Provided data start

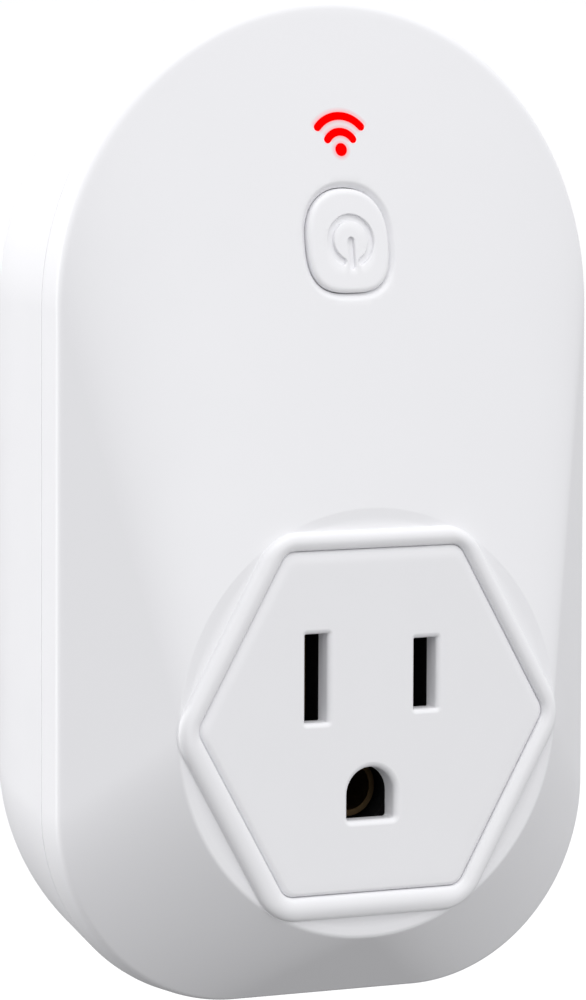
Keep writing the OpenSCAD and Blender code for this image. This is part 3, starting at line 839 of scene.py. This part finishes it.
def world():
    """A plain studio: bright above, darker below, a little brighter on the left."""
    studio = bpy.data.worlds.new("studio")
    studio.use_nodes = True
    tree = studio.node_tree
    background = tree.nodes["Background"]
    split = tree.nodes.new("ShaderNodeSeparateXYZ")
    link(tree, tree.nodes.new("ShaderNodeTexCoord").outputs["Generated"], split.inputs["Vector"])
    height = tree.nodes.new("ShaderNodeValToRGB")
    link(tree, ramp(tree, split.outputs["Z"], -1, 1, 0, 1), height.inputs["Fac"])
    levels = height.color_ramp
    levels.interpolation = "EASE"
    stops = [(0.0, 0.11), (0.42, 0.24), (0.52, 0.80), (0.70, 1.0)]
    levels.elements[0].position, levels.elements[1].position = stops[0][0], 1.0
    for position, _ in stops[1:]:
        levels.elements.new(position)
    for element, (_, level) in zip(levels.elements, stops + [(1.0, 1.0)]):
        element.color = (level, level, level * 1.01, 1)
    link(tree, height.outputs["Color"], background.inputs["Color"])
    side = ramp(tree, split.outputs["X"], -1, 1, 1.09, 1.06)
    link(tree, side, background.inputs["Strength"])
    bpy.context.scene.world = studio


def area_light(name, place_at, look_at, size, power):
    """A rectangular light at place_at, turned towards look_at; metres and watts."""
    data = bpy.data.lights.new(name, "AREA")
    data.shape = "RECTANGLE"
    data.size, data.size_y = size
    data.energy = power
    obj = bpy.data.objects.new(name, data)
    bpy.context.scene.collection.objects.link(obj)
    obj.location = place_at
    obj.rotation_euler = (Vector(look_at) - Vector(place_at)).to_track_quat("-Z", "Y").to_euler()


def floor():
    """A plain pale floor, seen but kept from lighting the object, which is lit by the studio alone."""
    half, low = 60.0, -0.22
    mesh = bpy.data.meshes.new("floor")
    corners = [(-half, -half, low), (half, -half, low), (half, half, low), (-half, half, low)]
    mesh.from_pydata(corners, [], [(0, 1, 2, 3)])
    obj = bpy.data.objects.new("floor", mesh)
    bpy.context.scene.collection.objects.link(obj)
    white = (0.95, 0.95, 0.95)
    mesh.materials.append(speckled("floor_white", white, 0.004, (0.8, 0.9), 5.0, 0.1, patch_mm=400))
    obj.visible_diffuse = False
    obj.visible_glossy = False
    obj.visible_shadow = False


def studio():
    """A soft key above, a side light behind the left wall, a front fill and a weak light from below."""
    world()
    floor()
    area_light("key", (-0.3, -0.7, 1.5), (0, 0, 0.02), (0.9, 0.9), 5.0)
    area_light("side", (-1.1, 0.8, 0.1), (0, 0, 0.0), (0.5, 1.2), 9.0)
    area_light("front", (0.2, -1.55, 0.0), (0, 0, 0.02), (0.8, 0.8), 3.6)
    area_light("low", (0.75, -0.3, -1.05), (0, 0, 0.0), (0.5, 0.5), 1.7)


camera()
studio()
front_cover()
rear_cover()
receptacle_face()
button_cap()
lit_icon()
dress_cad_nodes()
bpy.context.scene.view_settings.view_transform = "Standard"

Provided data end

## Exercise
Across the data, tally the lines containing "scene" and give back the number alone.

## Written answer
5